The results presented here are in qualitative agreement with the findings of a recent study [1] which used the net-kaon fluctuation data supplemented by information from lattice QCD. Our complementary study shows that also measured yield ratios of strange anti-baryons over baryons can be described by similar freeze-out conditions. For a precise determination of the latter, the correct implementation of resonance decay contributions plays an important role. We find that resonance decays lead, for example, to significant correlations between \(K^+\) and \(K^-\) reducing the lowest-order fluctuation measure \(\sigma _K^2/M_K\) of the net-kaon number by about 15% from its Skellam limit for the same thermal parameters.

The freeze-out conditions presented in Figs. 2 and 3 are, of course, subject to both the quality of the analyzed data and limitations in the applied framework. The data on \(\bar{B}/B\)-ratios from the Beam Energy Scan [19] are still preliminary and therefore quantitative changes in the determined freeze-out conditions at these \(\sqrt{s_{NN}}\) can be expected for future published data, especially in terms of the considered error bars. Nevertheless, we expect these changes to be small in our combined analysis of net-kaon fluctuations and \(\bar{B}/B\)-ratios.
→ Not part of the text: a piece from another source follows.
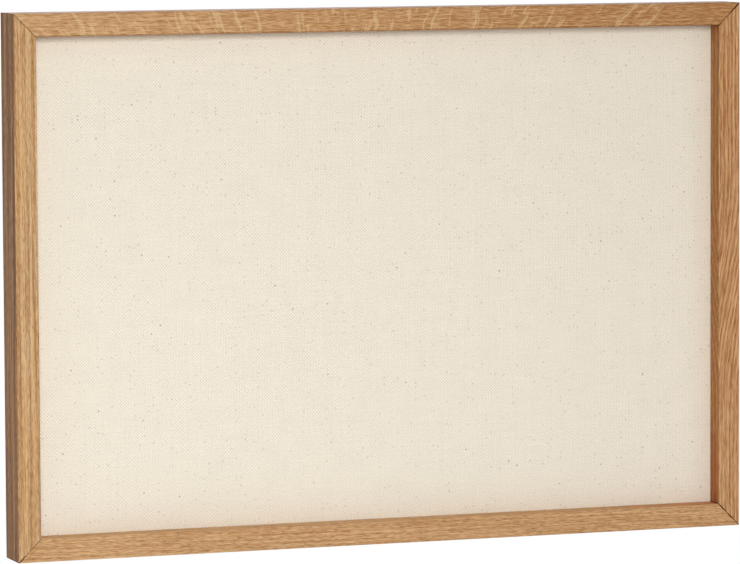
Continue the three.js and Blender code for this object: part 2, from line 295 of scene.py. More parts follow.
def lightness(wood, light, fade, layers, rings):
    for strength, stretch, fine in layers:
        layer = wood.less(wood.grain(stretch, fine), 0.5)
        light = wood.add(wood.times(layer, strength), light)
    strength, pitch = rings
    into = wood.add(wood.drawn, wood.times(wood.deep, RING_SLANT))
    ring = wood.math("SINE", wood.times(into, 2 * pi / pitch))
    light = wood.add(light, wood.times(ring, strength))
    light = wood.add(light, wood.times(wood.along, -fade))
    return wood.between(light, -0.1, 1.1)

# %% [markdown]
# Streaks of a warmer brown run all along the stick. Pores, long vessels that were
# cut open, show as dark dashes, and the darker, softer rows have more of them.
# Where the saw ran along the rays of the tree, they shine as pale flecks across
# the grain. The flecks fan out, because the cut turns slowly away from the rays,
# so their noise is read along a fan: the further a point is from the fan's
# start, the more a step across the face counts.

# %% Streaks, pores and ray flecks
WARM_COUNT, WARM_TINT = (8, 330), tone(255, 245, 226)
PORE_COUNT, PORE_TONE = (240, 1700), tone(112, 72, 40)
CURL_COUNT, CURL = (30, 95, 95), 7 * MM
FLECK_COUNT, FLECK_TONE = (290, 45, 45), tone(224, 194, 150)
FLECK_STRENGTH = 0.38


def warm_streaks(wood, colour, strength):
    streaks = wood.between(wood.grain(*WARM_COUNT), 0.36, 0.64, 0.0, strength)
    return wood.mix(streaks, colour, WARM_TINT, "MULTIPLY")


def open_pores(wood, light):
    pores = wood.between(wood.grain(*PORE_COUNT, detail=1.0), 0.58, 0.70)
    return wood.times(pores, wood.between(light, 0.8, 0.1, 0.2, 1.0))


def ray_flecks(wood, colour, spread, fan_from, fan_to):
    curl = wood.noise((wood.start, wood.across, wood.y), CURL_COUNT, detail=1.0)
    from_top = wood.add(wood.across, -half_height)
    widening = wood.less(1.0, wood.times(from_top, spread))
    fan = wood.times(wood.less(wood.along, fan_from), widening)
    fan = wood.add(fan, wood.times(curl, CURL))
    rays = wood.noise((fan, wood.across, wood.y), FLECK_COUNT)
    rays = wood.between(rays, 0.575, 0.66, 0.0, FLECK_STRENGTH)
    rays = wood.times(rays, wood.between(wood.along, fan_to, fan_to - CURL))
    return wood.mix(rays, colour, FLECK_TONE)

# %% [markdown]
# The inner side of the lip has another tone than the face; on the bottom rail
# that tone is painted light, which makes the side paler than the face. The outer
# sides get painted shade, darker and greyer, and the top rail gets a painted
# shadow, a darker rim along its lip. Where they lie follows from how far a point
# is past the frame's outer edge, which is a negative number on the face.

# %% The lip's tone, and painted light and shade on the lip and outer sides
# Painted shade on the outer sides: they are made darker and greyer.
OUTER_SHADE_DARK, OUTER_SHADE_PALE = tone(209, 197, 190), tone(255, 233, 222)
LIP_SHADOW_WIDTH = 1.5 * MM


def past_edge(wood):
    to_side = wood.add(wood.math("ABSOLUTE", wood.x), -half_width)
    to_end = wood.add(wood.math("ABSOLUTE", wood.up), -half_height)
    return wood.math("MAXIMUM", to_side, to_end)


def on_lip(wood, edge):
    """1 on the inner side of the lip, and 0 on the face."""
    return wood.between(edge, 0.25 * MM - rail_face, 0.05 * MM - rail_face)


# Tints the lip with its own tone, paints light on the bottom lip, a shadow along the top lip and
# shade on the outer sides.
def tinted_lip_and_painted_shade(wood, colour, light, edge, lip_tone_and_painted_light, rim):
    # The lip's own tone; on the bottom rail it is painted light instead.
    colour = wood.mix(on_lip(wood, edge), colour, lip_tone_and_painted_light, "MULTIPLY")
    # A painted shadow: a darker rim along the lip, used on the top rail.
    if rim:
        painted_lip_shadow = wood.between(edge, LIP_SHADOW_WIDTH - rail_face, 0.4 * MM - rail_face)
        colour = wood.mix(painted_lip_shadow, colour, rim, "MULTIPLY")
    # Painted shade on the outer sides of the frame.
    outer = wood.between(edge, -0.3 * MM, -0.05 * MM)
    outer_painted_shade = wood.mix(light, OUTER_SHADE_DARK, OUTER_SHADE_PALE)
    return wood.mix(outer, colour, outer_painted_shade, "MULTIPLY")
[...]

The shown errors in our results base entirely on the errors reported for the analyzed data. Additional uncertainties, stemming from limitations in our framework, have not been included. Different aspects that could lead to a refined analysis are, for example:

(i) If the pion density in the fireball is large and the duration of the late hadronic stage long enough, the regeneration and subsequent decay of \(K^*\) resonances provides an additional source of fluctuations in the net-kaon number. The impact of even only a partial isospin randomization [40, 41] is to bring a distribution closer to the corresponding Skellam limit as we discussed in [36] in the case of net-proton fluctuations. To describe the data [15] on net-kaon fluctuations in this case would imply an enhancement of the chemical freeze-out conditions. Quantitative predictions of this effect would depend on the made assumptions.

(ii) Exact global charge conservation realized on an event-by-event basis can cause large effects on the fluctuations. This effect was discussed, for example, in [42,43,44,45] suggesting a future study in a canonical ensemble formulation.

(iii) Fluctuations in the number of participants for a given centrality class can sizeably influence the measured net-particle number fluctuations [44]. This effect is stronger for higher-order cumulants and smaller beam energies, and is more pronounced for central than very peripheral collisions. Its inclusion into the theoretical framework could potentially affect the results on freeze-out conditions deduced from fluctuation observables in a refined analysis.

Our work provides a baseline which neglects dynamical as well as critical fluctuation effects on the net-kaon number fluctuations. First estimates for the impact of critical fluctuations on these will be reported elsewhere.